Broad Street Prison, Nigeria’s first jail, was established in 1872 to cater for 300 prisoners, the country currently has about 146 convict prisons, 83 satellite prison camps, 12 major farm centres, nine cottage industries, nine subsidiary farms and 124 market gardens. Others include three borstal institutions meant for remand and treatment of juvenile offenders, (at the moment, the Prisons Service has only three of such in Kaduna, Ilorin and Abeokuta), one open prison camp, one staff college and four training schools.

On July 6, 2011, at the commissioning of a new federal prison at Ikot-Ekpene built by the Governor Godswill Akpabio of Akwa Ibom State, the Controller-General of Prisons, Mr. Olusola Ogundipe decried the menace of Awaiting Trial Congestion in the Nigerian Prisons Service stating that more time and resources are being expended in containing the pre-trial suspects than in the reformation of convicts. He informed the audience that the prison had over 48,000 inmates in custody but only about 14,000 of them were convicts. This he said hampers in no small measure the core mandates of the Nigerian Prisons Service.

Earlier on July 31, 2010 while speaking at a one-day quarterly roundtable on prison reform, Ogundipe had stated thus: “It may interest you to know that up to 50 per cent of these ATPs (Awaiting Trial Prisoners) have been on remand for between 5 and 17 years without their cases being concluded. Ikoyi prison has an original capacity for 800 persons. Today, the population is 1,900. Out of this number, only 24 prisoners are convicts. Port Harcourt Prison has an installed capacity for 804 persons. Today, the prison locks up 2, 924 persons out of which only 117 persons are convicts. Awka Prisons with an installed capacity for 238 persons presently accommodates 486 inmates out of which 21 are convicts.” The prisons boss also harped on the need to expand the prisons like other arms of the criminal justice system as the situation had led to one prison servicing many judicial divisions. He gave an instance of Kuje Prison in Abuja which serves 30 judicial divisions including Abaji. Any wonder there have been series of jail break in Nigeria?

The above paints a graphic picture of the state of Nigerian prison at present. With the proposed amendment to the Transfer of Convicted Offenders (Enactment and Enforcement) Act Cap T16 2004, the floodgate of prisoners will be open which our current holding capacity cannot contain as the facilities on ground are grossly inadequate. Moreover, these prisoners whose consent clause for repatriation was being removed did not commit the offence for which they were jailed in Nigeria. Why then should they come and serve their sentence in Nigeria?

A July 8 and 9, 2009 report in The Guardian and Daily Mail of UK respectively had reported that Britain is planning to build a £1million jail in Nigeria to take convicts whose crimes were committed in the UK. The prison would house 400 Nigerian inmates incarcerated in British prisons who cannot be forcibly sent home to complete their punishments.

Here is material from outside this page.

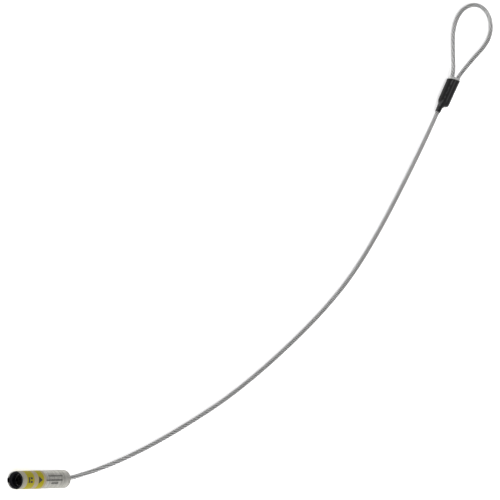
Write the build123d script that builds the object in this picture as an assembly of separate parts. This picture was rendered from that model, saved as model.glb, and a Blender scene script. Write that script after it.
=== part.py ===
from build123d import *
import math
import os

# Wire-pulling grip: a steel tube that clamps stripped conductors under set screws and swivels on a
# vinyl-coated wire-rope lanyard, which ends in a crimped pulling eye.
# Millimetres. X runs along the tube from its mouth to its nose, Z is up, and everything lies on Z = 0.
# The origin is under the middle of the tube.

# ---- driving dimensions -------------------------------------------------------------------------
TUBE_DIAMETER = 19.05
TUBE_LENGTH = 88.0
NOSE_TAPER_LENGTH = 5.6
NOSE_FACE_DIAMETER = 10.0
NOSE_WALL = 11.0
NOSE_HOLE_DIAMETER = 6.6
NOSE_HOLE_CHAMFER = 0.5

LIP_DEPTH = 2.9
LIP_WALL = 0.45
COUNTERBORE_DIAMETER = 17.4
COUNTERBORE_DEPTH = 10.0
BORE_DIAMETER = 12.7
BUSHING_BORE = 13.4
BUSHING_LEAD_IN = 1.4

STOP_DIAMETER = 11.2
STOP_LENGTH = 10.0
STOP_CHAMFER = 0.8
CHAMBER_DIAMETER = 12.0
CHAMBER_END_GAP = 0.5
WASHER_DIAMETER = 11.6
WASHER_THICKNESS = 1.4
WASHER_BORE = 4.4
SWIVEL_PLAY = 0.15

LABEL_THICKNESS = 0.15
LABEL_START = 3.5
LABEL_END = 41.5
LABEL_SEAM_ANGLE = 32.0

SCREW_DIAMETER = 6.35
SCREW_LENGTH = 2.9
SCREW_SINK = 0.2
SCREW_CHAMFER = 0.3
SCREW_RUNNING_GAP = 0.15
SCREW_SOCKET = 3.2
SCREW_SOCKET_DEPTH = 1.7
SCREW_GROOVES = 2
SCREW_GROOVE_DEPTH = 0.25
SCREW_ANGLE = 120.0
SCREW_STATIONS = {"front": 45.5, "middle": 53.5, "rear": 61.5}

ROPE_DIAMETER = 3.2
JACKET_DIAMETER = 4.9
JACKET_BORE = 3.5
STRAND_SPACING = 5.4
FLOOR_GAP = 0.05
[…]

The report quoted Lin Homer, the chief executive of the UK Border Agency, as telling the British MPs that "We are in negotiations with Nigeria to help them establish better prison conditions … it is about helping them generate a structure that can cope. We are prepared to invest if that would enable us to send people home.” The deal , according to Lin, would save taxpayers' money, because “the UK would no longer have to pay the £30,000-a-year cost of keeping inmates in our own jails. “ Has Britain built any prison in Nigeria before pressuring Nigerian officials to pass the amendment? Not that I know of.

No matter the merit of prisoner swap move, a comprehensive justice sector reform (Police, Judiciary, Prisons reforms) is needful before such amendment should be considered. We must not lose sight of the fact that this move is not a bilateral agreement between Nigeria and Britain alone but something all other countries worldwide could take advantage of to further congest Nigerian prisons. The overwhelming awaiting trial inmates need justice as the current situation is a breach of their right to fair trial. It is high time Nigerian judicial system avail itself of other penal options such as suspended sentence, parole, weekend sentence, etcetera. This is in addition to the current periodic amnesty to prisoners by the president and governors. Decongestion of Nigerian prison is long overdue and swapping foreign prisoners would only exacerbate a deplorable situation.